As a fat girl myself I get sort of tired of FAT being thought of as a four letter word, when so clearly it has only three. ;)" 



     The acceptance of our bodies - the ability to take a stand for our freedom to be in our skin however we choose to - that is a beautiful thing.  Images of women larger than the models that walk the runway and grace the cover of magazines have raised my personal self esteem. They do not have to be my size to help me look in the mirror and see a beautiful woman. Self confidence is contagious. 


Aubry uses her art as a way to spread her message of body positivity. Taken directly from her Etsy website; 


Size Positivity is my artistic mission!

I am a fat girl! There I just took that word back, it's not a four letter word. I started creating my fat ladies because I was sick of being treated as a joke and humorous device.

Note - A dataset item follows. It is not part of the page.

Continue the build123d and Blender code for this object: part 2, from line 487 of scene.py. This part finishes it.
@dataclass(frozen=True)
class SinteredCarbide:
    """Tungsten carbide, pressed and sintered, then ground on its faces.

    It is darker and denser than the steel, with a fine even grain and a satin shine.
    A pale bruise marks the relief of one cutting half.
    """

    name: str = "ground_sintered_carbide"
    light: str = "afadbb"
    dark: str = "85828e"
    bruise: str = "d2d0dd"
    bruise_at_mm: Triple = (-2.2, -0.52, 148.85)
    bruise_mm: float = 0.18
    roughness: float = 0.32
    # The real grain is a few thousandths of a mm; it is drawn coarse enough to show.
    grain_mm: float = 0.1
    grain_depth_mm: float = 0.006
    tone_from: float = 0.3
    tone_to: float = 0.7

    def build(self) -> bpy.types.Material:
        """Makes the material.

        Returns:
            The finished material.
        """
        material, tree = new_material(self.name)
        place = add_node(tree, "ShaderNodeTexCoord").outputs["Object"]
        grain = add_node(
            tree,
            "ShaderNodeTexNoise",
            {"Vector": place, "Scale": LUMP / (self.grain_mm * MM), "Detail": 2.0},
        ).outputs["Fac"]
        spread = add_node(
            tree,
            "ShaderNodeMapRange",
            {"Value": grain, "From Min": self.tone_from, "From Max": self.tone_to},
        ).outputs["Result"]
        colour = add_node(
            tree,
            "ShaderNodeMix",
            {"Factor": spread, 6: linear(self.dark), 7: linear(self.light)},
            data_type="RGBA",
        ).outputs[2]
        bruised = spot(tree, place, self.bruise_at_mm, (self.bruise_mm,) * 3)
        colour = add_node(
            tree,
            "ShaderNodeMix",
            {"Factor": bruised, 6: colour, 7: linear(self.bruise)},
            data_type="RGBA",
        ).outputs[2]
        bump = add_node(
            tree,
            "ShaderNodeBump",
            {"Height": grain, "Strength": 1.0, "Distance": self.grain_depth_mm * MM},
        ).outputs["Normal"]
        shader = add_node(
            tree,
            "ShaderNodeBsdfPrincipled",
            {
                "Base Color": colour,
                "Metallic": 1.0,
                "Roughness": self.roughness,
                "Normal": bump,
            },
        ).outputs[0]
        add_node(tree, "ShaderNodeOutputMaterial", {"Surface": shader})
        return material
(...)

I think the female form is beautiful in all its forms and create art to that end. 

Creating these ladies is for myself as much as the people who buy and create a home for my art. 
Growing up in this society it's difficult to grow up unscathed by societal expectations of beauty and femininity. It can paralyze a person with self hatred, my goal is to show the beauty in all of us, and not just inner beauty but the superficial physical beauty too. Because truly we are all lovely just as we are every bit of us!

     Her art is as beautiful as the message she sends.  Follow her on Facebook, on Etsy, and her blog.  Her beautiful ladies will help you to feel better about your own body as well as add charm to your home.  


Wednesday, July 10, 2013

Never Tackled to See Size

 

     I enjoy clothes and fashion, though for many years I have not enjoyed trying on clothes.  As a kid I drove my grandmother insane in my refusal to get in the dressing room.  She would have to yell at me in middle of Penney's to get me to do it. It took a long time to let go of my distain for that small square box of doom.

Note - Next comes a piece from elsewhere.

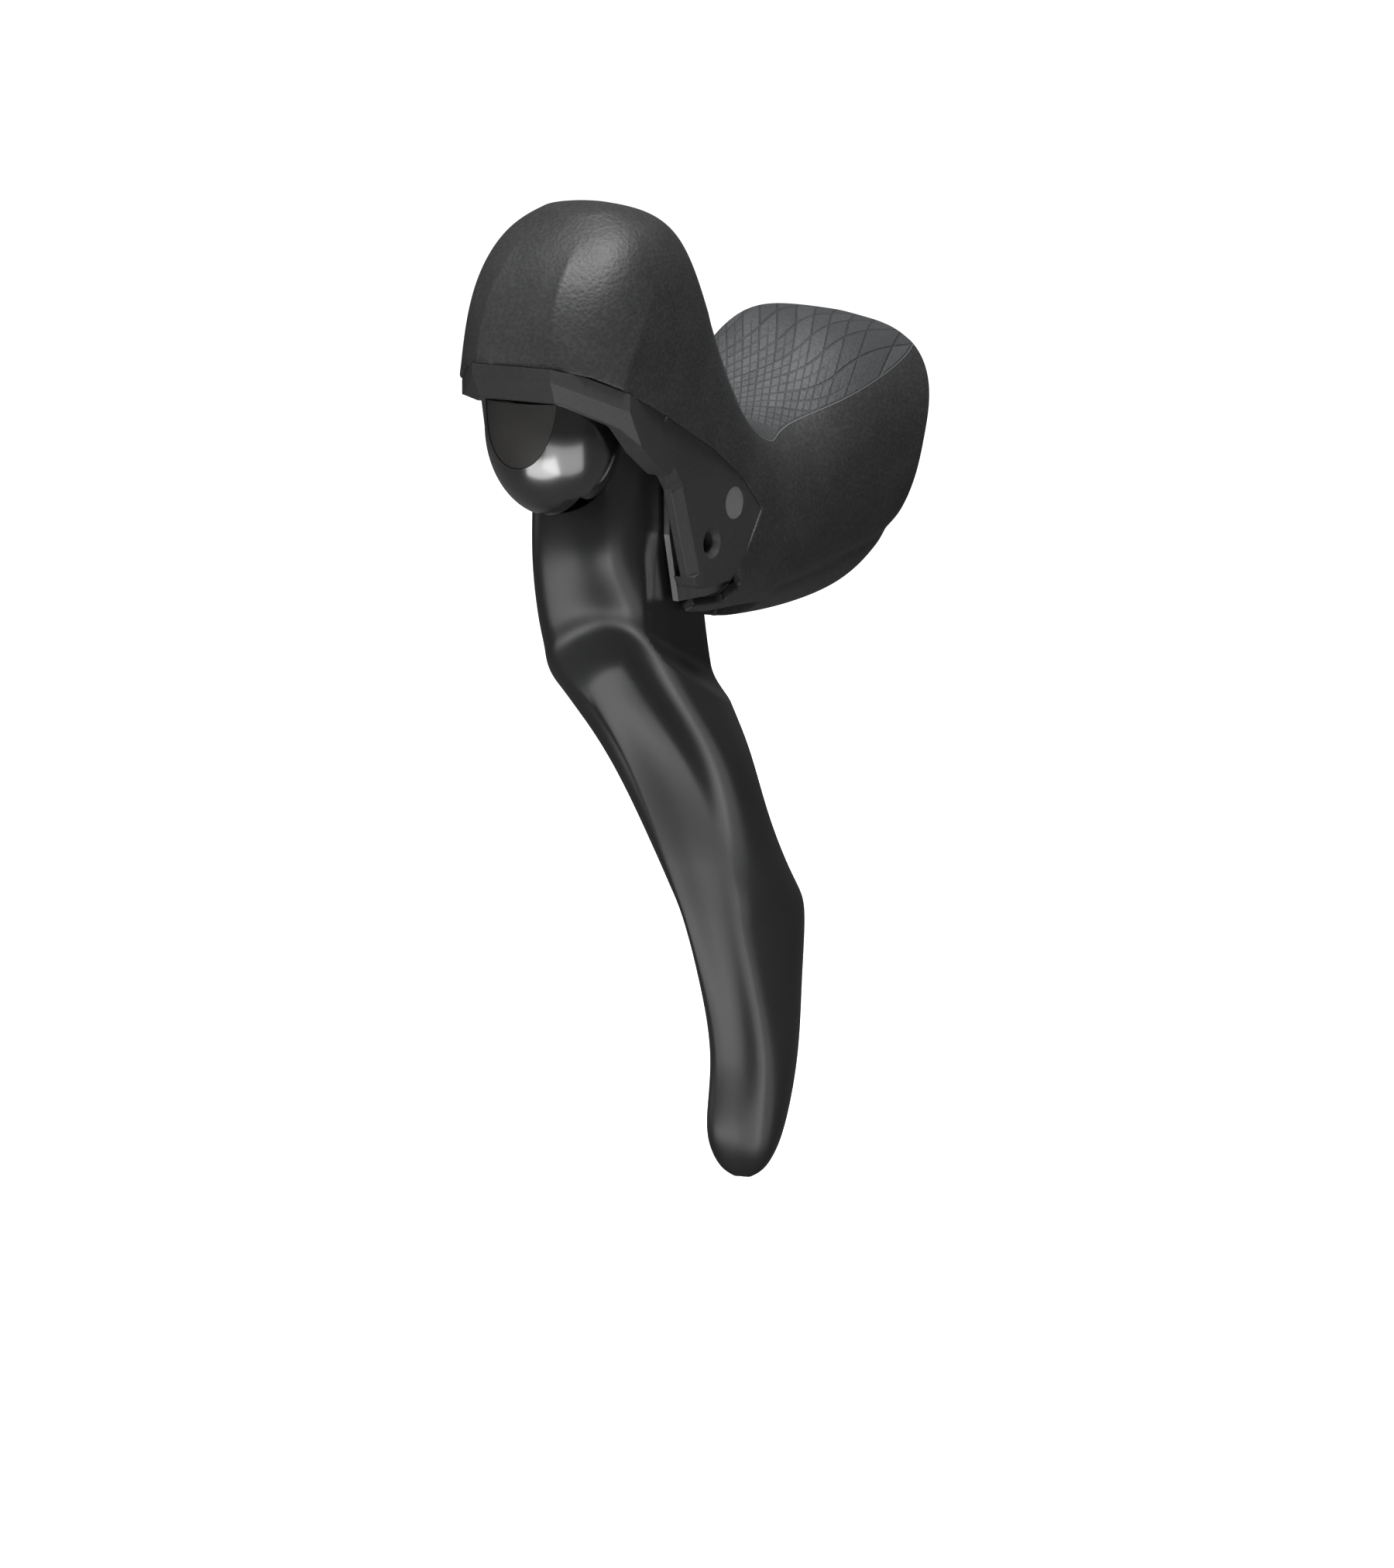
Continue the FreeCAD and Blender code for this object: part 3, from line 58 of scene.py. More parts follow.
# The bracket: one moulding of glass-filled resin, with a fine matt skin from its mould. Its rim
# and ears show below the hood, and the rest is inside it. The reservoir's lid is the same resin.
class Field:
    """A socket of a shader that works in sums and products, and makes further nodes from itself."""

    def __init__(self, socket, tree):
        self.socket = socket
        self.tree = tree

    def node(self, kind, settings, inputs, output=0):
        made = self.tree.nodes.new(kind)
        for name, value in settings.items():
            setattr(made, name, value)
        for name, value in inputs.items():
            if isinstance(value, Field):
                self.tree.links.new(value.socket, made.inputs[name])
            else:
                made.inputs[name].default_value = value
        return Field(made.outputs[output], self.tree)

    def maths(self, operation, *others):
        return self.node("ShaderNodeMath", {"operation": operation}, dict(enumerate((self,) + others)))

    def __add__(self, other):
        return self.maths("ADD", other)

    __radd__ = __add__

    def __mul__(self, other):
        return self.maths("MULTIPLY", other)

    __rmul__ = __mul__

    def __sub__(self, other):
        return self.maths("SUBTRACT", other)

    def __rsub__(self, other):
        return (self * -1.0) + other

    def ramp(self, low, high):
        """0 below low, 1 above high, and smooth between them."""
        values = {"Value": self, "From Min": low, "From Max": high}
        return self.node("ShaderNodeMapRange", {"interpolation_type": "SMOOTHSTEP"}, values)

    def grain(self, size, detail=2.0, roughness=0.5):
        """Soft noise with features of about this size, when this field is a place."""
        inputs = {"Vector": self, "Scale": 1.0 / size, "Detail": detail, "Roughness": roughness}
        return self.node("ShaderNodeTexNoise", {}, inputs)

    def blend(self, first, second):
        """The first colour where this field is 0, and the second where it is 1."""
        made = self.tree.nodes.new("ShaderNodeMix")
        made.data_type = "RGBA"
        ends = [s for s in made.inputs if s.type == "RGBA"]
        for socket, value in zip(ends, (first, second)):
            if isinstance(value, Field):
                self.tree.links.new(value.socket, socket)
            else:
                socket.default_value = value
        self.tree.links.new(self.socket, made.inputs[0])
        return Field(made.outputs[2], self.tree)

    def bump(self, distance, under=None):
        """A normal bent by this field as a relief, over another normal where one is given."""
        inputs = {"Height": self, "Distance": distance, "Strength": 1.0}
        if under:
            inputs["Normal"] = under
        return self.node("ShaderNodeBump", {}, inputs)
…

     A dressing room is a box that could make or break my day. As a kid I was not excited to try on the kitty cat sweater. I did not want to look at myself in bad lighting at the end of the day, my hair matted to my head from playground sweat.  As I got older, and bigger, I did not want to look at my body or the size tag. In high school I would occasionally attempt to try on something in the stores my friends shopped (Forever 21 did not cater to a full figure when I was younger.) In these junior size stores I could not pull clothes all the way up or stretch it all the way over.  I left a massacre in dressing rooms of over stretched fabrics, busted seems, and popped off buttons.  These moments only fueled the fire of dressing room hate.

   
I wanted my confidence back! 
 Clothing stores that catered to my size where physically easier to shop in - I maintained blood circulation throughout the process. Mentally I would take a beating. My heart always dropped when I would have to reach for the eighteens, twenty two's, and at one point in my life the twenty eights.  At this size I did not feel sexy. Everyone has a different size that makes them comfortable and confident, mine was not at size twenty eight. I could have been a quick change artist; I wanted to get in and out without having to look  at the sad girl in the mirror.  The dressing room mirror seemed to zoom in on fat rolls, stretch marks, and a bad hair day.  If I looked as bad as I felt I'm sure rocks would have been thrown at the troll set loose in the mall.

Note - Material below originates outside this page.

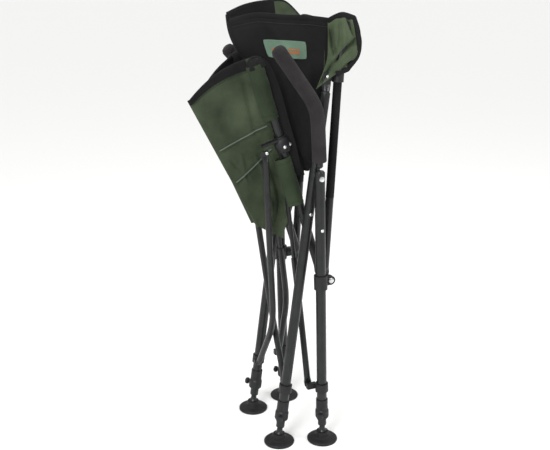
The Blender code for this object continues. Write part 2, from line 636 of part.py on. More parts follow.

     Weight loss is, in theory, supposed to fix the distain for trying on clothes. It helped. The freedom to walk into any store was liberating, though it did bring on new anxieties.  I had not been able to let go of the dread of something not fitting. I did not believe the size tag. There is no way  I was going to fit into a medium! I had my pile of clothes I was ready to conquer in the dressing room and a hint of panic starts to build.  I knew I was holding my current size but, just like in high school, I had that fear of another fabric massacre.  

      Over the past couple years the panic has subsided but it still rears it's ugly head every now and then. The perfect dress, the dress that I could not wear before, causes me to hold my breath every time I reach for the zipper.  My mind's eye and my reflection in the mirror did not always match. It felt like I was waiting for the ball to drop, I was going to wake up from the dream and be back to holding the XXL. I was not prepared to have continued fear in the dressing room. The change in size did not remove the fear of humiliation. When I put the clothes on and don't resemble the hulk after I put them on, can I finally exhale. 

     I've often felt that when the weight came off and I reached my goal size that everything would fall into place. I would slow motion run through the mall, arms over flowing with bags, with my hair and make-up flawless. Nope, regardless of size I still saw a  "big" girl because that's all I'd ever known. It took years after losing my weight to believe what I see in the mirror. I have learned that it is not the size on the tag that dictates how I feel about my body, it is how the clothes look on me and how I feel in them. Once I let go of the size I set my confidence free. It was never my body that was wrong, it was the clothes I was trying to stuff it in. I let a tag tell me whether I was worthy or not. Denying my size only contributed in my self hate. NEVER AGAIN!! If something does not fit or look right it is the clothes NOT me and I will go and get the size that fits better. When it fits and flatters my body I feel beautiful. What I want people to see is a woman who treats her body with class and respect. My clothes fit and flatter my figure, even if that means it is a large. 

No one has ever run out of the bushes and tackled me to see the size tag on my shirt.  So who cares what size I am wearing if I look amazing in my outfit?!